Under these premises, which would be generic for the entire relation
between architecture and cities, most noteworthy is the abundance
of models used instead of real buildings in current photographic
speculation. Among the artists appearing in this edition of EXIT
alone, we could cite James Casebere, Oliver Boberg, Loris Cecchini,
Javier Vallhonrat and Jordi Colomer. Along with other considerations,
this proliferation implies an inversion of the Merzbau procedure.
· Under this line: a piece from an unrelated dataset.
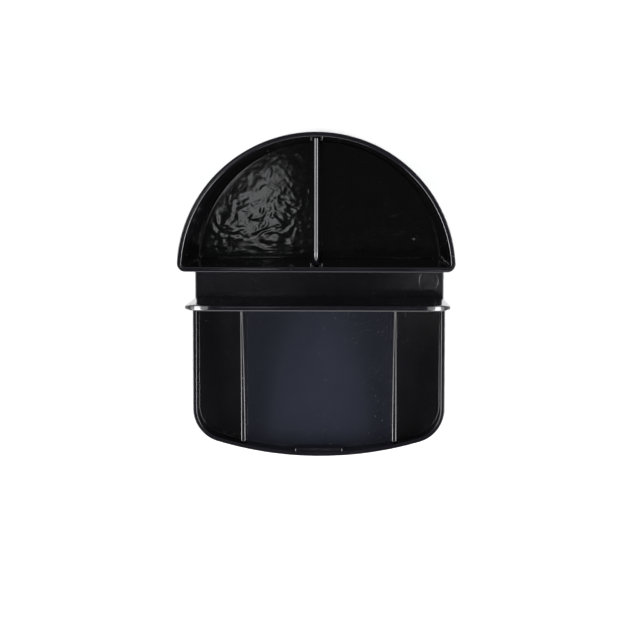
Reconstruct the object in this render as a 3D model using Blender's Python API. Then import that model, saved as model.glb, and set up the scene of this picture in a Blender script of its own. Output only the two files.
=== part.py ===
"""Desk organizer, modelled as separate mouldings that plug together.

A base moulding carries a low front tray and the floor of an open letter slot.
A D-shaped pencil cup, a tall panel and two tray dividers stand on it, each held
by tabs or pegs in the base. A divider drops into guide ribs inside the cup, and
four rubber feet sit in sockets underneath.

Metres, +Z up, front towards -Y. The origin is the middle of the bounding box at
the height of the surface that the feet stand on.
"""

import math

import bmesh
import bpy

# Overall sizes
HALF_WIDTH = 0.0685             # half the outside width at floor height, and the cup's radius there
CUP_TOP = 0.105                 # height of the cup's rim
PANEL_TOP = 0.071               # height of the letter panel
TRAY_TOP = 0.020                # height of the tray's rim
SLOT_GAP = 0.0186               # letter slot, cup to panel, at the floor
TRAY_DEPTH = 0.0826             # panel to the outside of the tray's front, at the rim
DRAFT = math.radians(1.0)       # lean of every outside wall

# Base moulding
SKIRT_BOTTOM = 0.0010           # lower edge of the skirt around the base
PLATE_BOTTOM = 0.0026           # underside of the floor plate
FLOOR_TOP = 0.0050              # top of the floor plate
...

Schwitters built an ideal space, actually a large scale model, and
the photographs he commissioned to a photographer from Hannover
-who still remains anonymous- were something secondary in his project,
pure documentation of the work carried out. But the postmodern yearning
to build models, for the programmed purpose of being photographed,
again expresses a weakness of real architecture as much as it does
a mistrust on the part of artists toward built architecture. In
other words, this would be a reaction to the documentation on architecture
that had dominated a substantial part of the conceptual panorama:
the titles alone of the art books with documentation on buildings
that Ed Ruscha published between 1964 and 1970 indicate well the
scope and intentions of his work: Twenty-six Gasoline Stations,
Some Los Angeles Apartments, Every Building on Sunset Strip, Nine
Swimming Pools, Real Estate Opportunities,
although he was
not alone in this dry way of understanding photography and architecture.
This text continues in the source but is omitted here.